§ **WHAT IS NEEDED**: Locate, in the data below, the line that contains "leg_plate_left();" and the line that contains "obj.parent = None"; reproduce exactly those two lines and every line between them, nothing more.

________

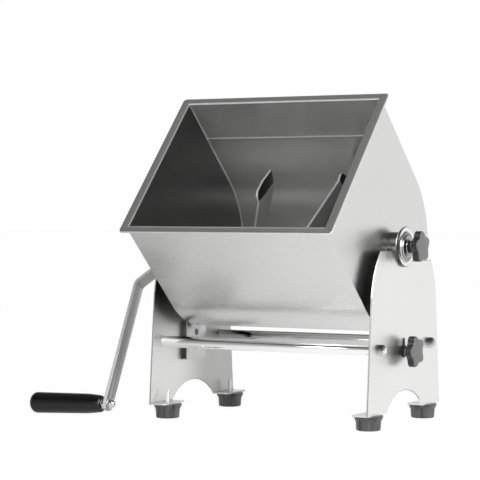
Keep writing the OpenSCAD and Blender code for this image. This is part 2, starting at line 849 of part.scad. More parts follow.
module crank_arm() {
    color("silver") on_crank() difference() {
        intersection() {
            translate([0, bar_w / 2, 0]) rotate([90, 0, 0]) linear_extrude(bar_w)
                polygon([for (p = strip(arm_path, bar_t, arm_bend_r)) [-p[0], -p[1]]]);
            union() {
                translate([-bar_x_far, -bar_w / 2, -arm_len]) cube([bar_x_far, bar_w, arm_len]);
                bar_x(-bar_x_far, 0, bar_w / 2);
                translate([0, 0, -arm_len]) bar_x(-bar_x_far, 0, bar_w / 2);
            }
        }
        translate([-x_arm - bar_t - 1, -square_w / 2 - run, -square_w / 2 - run])
            cube([bar_t + 2, square_w + 2 * run, square_w + 2 * run]);
        translate([-bolt_x, 0, -arm_len]) rotate([0, -arm_lean, 0])
            bar_x(-bar_t, bar_t, bolt_d / 2 + run);
    }
}

bar_x_far = arm_out_mid + 2 * bar_t;

// A cap nut along Z, its hexagon at the foot and its dome on top
module cap_nut(af, bore_r, h) {
    hex_h = h * 0.45;
    dome_r = af / 2 - 0.4;
    difference() {
        union() {
            hex_nut(af, hex_h, bore_r / 2);
            translate([0, 0, hex_h]) intersection() {
                cylinder(h = h - hex_h, r = dome_r);
                rotate_extrude() intersection() {
                    translate([0, h - hex_h - dome_r]) circle(r = dome_r);
                    square([dome_r, h]);
                }
            }
            cylinder(h = hex_h + 0.5, r = dome_r - 0.5);
        }
        translate([0, 0, -1]) cylinder(h = h * 0.7 + 1, r = bore_r);
    }
}

module crank_nut() {
    color("silver") on_crank() translate([-x_arm - bar_t, 0, 0]) rotate([0, -90, 0])
        cap_nut(crank_nut_af, end_thread_d / 2 + run, crank_nut_h);
}

cap_h = 9.5;

// The bolt carries the grip and holds it to the bar between its two nuts
module grip_bolt() {
    color("silver") on_grip() translate([0, 0, -bar_t / 2 - cap_h * 0.65])
        cylinder(h = cap_h * 0.65 + bar_t / 2 + grip_start + bolt_len, r = bolt_d / 2);
}

module grip_cap_nut() {
    color("silver") on_grip() translate([0, 0, -bar_t / 2]) rotate([180, 0, 0])
        cap_nut(bolt_nut_af, bolt_d / 2 + run, cap_h);
}

module grip_jam_nut() {
    color("silver") on_grip() translate([0, 0, bar_t / 2])
        hex_nut(bolt_nut_af, jam_nut_h, bolt_d / 2 + run);
}

module grip() {
    body_end = grip_len - grip_round;
    outer = [for (i = [0:8]) let (a = 11.25 * i)
        [grip_r - grip_round + grip_round * cos(a), body_end + grip_round * sin(a)]];
    neck = [for (i = [1:6]) let (u = i / 6)
        [grip_neck_r + (grip_mid_r - grip_neck_r) * sin(90 * u), grip_neck_len * u]];
    color([0.07, 0.07, 0.07]) on_grip() translate([0, 0, grip_start]) difference() {
        rotate_extrude() polygon(concat([[0, 0], [grip_neck_r - 1.2, 0], [grip_neck_r, 1.2]],
            neck, outer, [[0, grip_len]]));
        translate([0, 0, -1]) cylinder(h = bolt_len + 2, r = bolt_d / 2 + run);
    }
}

// Star knobs

// Outline of a star head: rounded corners, and a shallow round valley in each side
module star(grow) {
    step = 360 / lobe_count;
    lobe_at = knob_r - lobe_r;
    side_w = 2 * lobe_at * sin(step / 2);
    side_at = lobe_at * cos(step / 2) + lobe_r;
    difference() {
        for (i = [0:lobe_count - 1]) rotate(i * step) {
            translate([lobe_at, 0]) circle(r = lobe_r + grow);
            rotate(step / 2) translate([0, -side_w / 2]) square([side_at + grow, side_w]);
        }
        for (i = [0:lobe_count - 1]) rotate((i + 0.5) * step) translate([valley_at + valley_r, 0])
            circle(r = valley_r - grow);
    }
}

// A knob along Z: a conical boss, then the star head with stepped edges
module star_knob(boss_h, bore_r, bore_h) {
    edge_h = 1;
    difference() {
        union() {
            cylinder(h = boss_h, r1 = knob_boss_d / 2 - 1.2, r2 = knob_boss_d / 2);
            translate([0, 0, boss_h]) linear_extrude(edge_h) star(-0.8);
            translate([0, 0, boss_h + edge_h]) linear_extrude(knob_head_h - 2 * edge_h) star(0);
            translate([0, 0, boss_h + knob_head_h - edge_h]) linear_extrude(edge_h) star(-0.8);
        }
        translate([0, 0, -1]) cylinder(h = bore_h + 1, r = bore_r);
    }
}

screw_in_knob = 12;
lock_in_knob = 13;

module release_screw() {
    color("silver") on_tank() {
        bar_x(shaft_end + shaft_end_gap, x_release + screw_in_knob, release_d / 2);
        bar_x(shaft_end - pin_in, shaft_end + shaft_end_gap, pin_d / 2);
    }
}

module release_knob() {
    color([0.16, 0.16, 0.16]) on_pivot() translate([x_release, 0, 0])
        rotate([90, 0, 90]) rotate(90 + release_turn)
            star_knob(knob_boss_h, release_d / 2 + run, screw_in_knob + play);
}

module lock_screw() {
    color("silver") placed() translate([0, -pivot_fwd, lock_h])
        bar_x(lock_tip, x_lock + lock_in_knob, lock_d / 2);
}

module lock_knob() {
    color([0.16, 0.16, 0.16]) placed() translate([x_lock, -pivot_fwd, lock_h]) rotate([90, 0, 90])
        rotate(180) difference() {
            star_knob(lock_neck_h, lock_d / 2 + run, lock_in_knob + play);
            translate([0, 0, -1]) cylinder(h = sleeve_h - tab_t + 1, r = sleeve_r + play);
        }
}

leg_plate_left();
leg_plate_right();
tie_rod_front();
tie_rod_rear();
tie_rod_nuts();
foot_front_left();
foot_front_right();
foot_rear_left();
foot_rear_right();
foot_studs();
catch_bracket();
pivot_liner_left();
pivot_liner_right();
lock_boss();
lock_tab_washer();
tank_wrap();
tank_end_left();
tank_end_right();
rim_flange();
trunnion_left();
trunnion_right();
hub_flange_left();
hub_flange_right();
bearing_bush();
lock_ear();
catch_ear();
catch_stud();
mixing_shaft();
paddle_1();
paddle_2();
paddle_3();
paddle_4();
drive_spindle();
thrust_seal();
crank_arm();
crank_nut();
grip_bolt();
grip_cap_nut();
grip_jam_nut();
grip();
release_screw();
release_knob();
lock_screw();
lock_knob();
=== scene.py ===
import json
import math

import bpy
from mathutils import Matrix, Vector

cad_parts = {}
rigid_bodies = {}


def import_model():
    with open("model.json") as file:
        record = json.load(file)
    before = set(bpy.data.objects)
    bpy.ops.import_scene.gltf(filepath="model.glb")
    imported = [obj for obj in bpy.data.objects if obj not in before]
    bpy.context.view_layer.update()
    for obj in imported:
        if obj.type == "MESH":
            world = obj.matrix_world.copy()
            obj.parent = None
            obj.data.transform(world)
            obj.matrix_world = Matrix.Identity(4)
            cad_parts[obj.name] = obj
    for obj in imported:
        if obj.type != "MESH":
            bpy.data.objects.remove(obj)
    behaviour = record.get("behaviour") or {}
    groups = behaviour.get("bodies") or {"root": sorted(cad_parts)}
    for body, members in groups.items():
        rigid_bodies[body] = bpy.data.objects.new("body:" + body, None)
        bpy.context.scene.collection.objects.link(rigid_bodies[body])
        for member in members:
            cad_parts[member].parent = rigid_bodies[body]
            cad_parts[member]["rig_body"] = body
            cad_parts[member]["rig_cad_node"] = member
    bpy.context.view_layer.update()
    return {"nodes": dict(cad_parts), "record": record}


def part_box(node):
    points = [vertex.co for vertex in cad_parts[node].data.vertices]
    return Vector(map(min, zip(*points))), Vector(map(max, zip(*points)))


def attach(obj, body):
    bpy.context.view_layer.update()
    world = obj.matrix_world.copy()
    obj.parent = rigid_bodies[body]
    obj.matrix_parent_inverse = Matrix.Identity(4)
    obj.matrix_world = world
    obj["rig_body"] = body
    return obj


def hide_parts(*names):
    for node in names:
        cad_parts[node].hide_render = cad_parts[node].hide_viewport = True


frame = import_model()
print("frame loaded")

record = frame["record"]
joints = {joint["name"]: joint for joint in record["behaviour"]["joints"]}
slotOf = {part["node"]: part["material_slot"] for part in record["subparts"]}
bodyOf = {node: body for body, members in record["behaviour"]["bodies"].items()
          for node in members}
pivot = Vector(joints["tank_tilt"]["pos_m"])  # the tank tilts about the shaft's axis


# Color, roughness, the way the brushed lines run, and the share of metal
brushedSteel = {
    "plate_steel": ((0.83, 0.83, 0.82), 0.34, "z"),
    "tank_steel": ((0.7, 0.7, 0.69), 0.3, "x"),
    "rim_steel": ((0.8, 0.8, 0.79), 0.4, "x"),
    "paddle_steel": ((0.55, 0.55, 0.55), 0.4, "z", 0.4),
    "crank_steel": ((0.45, 0.45, 0.45), 0.28, "z"),
}

# Color and roughness
turnedSteel = {
    "turned_steel": ((0.66, 0.66, 0.66), 0.16),
    "polished_steel": ((0.74, 0.74, 0.74), 0.1),
}

# Color, roughness and grain, and for the feet the stretch, scale and strength of patches
plastics = {
    "grip_plastic": ((0.005, 0.005, 0.0055), 0.14, 0.0),
    "knob_plastic": ((0.02, 0.02, 0.021), 0.26, 0.1),
    "foot_rubber": ((0.09, 0.09, 0.093), 0.3, 0.15, (1, 1, 0.04), 110, 0.75),
    "seal_rubber": ((0.02, 0.02, 0.02), 0.55, 0.3),
    "washer_black": ((0.015, 0.015, 0.015), 0.4, 0.1),
    "bearing_plastic": ((0.8, 0.79, 0.75), 0.45, 0.1),
}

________

§ **EXERCISE OUTPUT**:
leg_plate_left();
leg_plate_right();
tie_rod_front();
tie_rod_rear();
tie_rod_nuts();
foot_front_left();
foot_front_right();
foot_rear_left();
foot_rear_right();
foot_studs();
catch_bracket();
pivot_liner_left();
pivot_liner_right();
lock_boss();
lock_tab_washer();
tank_wrap();
tank_end_left();
tank_end_right();
rim_flange();
trunnion_left();
trunnion_right();
hub_flange_left();
hub_flange_right();
bearing_bush();
lock_ear();
catch_ear();
catch_stud();
mixing_shaft();
paddle_1();
paddle_2();
paddle_3();
paddle_4();
drive_spindle();
thrust_seal();
crank_arm();
crank_nut();
grip_bolt();
grip_cap_nut();
grip_jam_nut();
grip();
release_screw();
release_knob();
lock_screw();
lock_knob();
=== scene.py ===
import json
import math

import bpy
from mathutils import Matrix, Vector

cad_parts = {}
rigid_bodies = {}


def import_model():
    with open("model.json") as file:
        record = json.load(file)
    before = set(bpy.data.objects)
    bpy.ops.import_scene.gltf(filepath="model.glb")
    imported = [obj for obj in bpy.data.objects if obj not in before]
    bpy.context.view_layer.update()
    for obj in imported:
        if obj.type == "MESH":
            world = obj.matrix_world.copy()
            obj.parent = None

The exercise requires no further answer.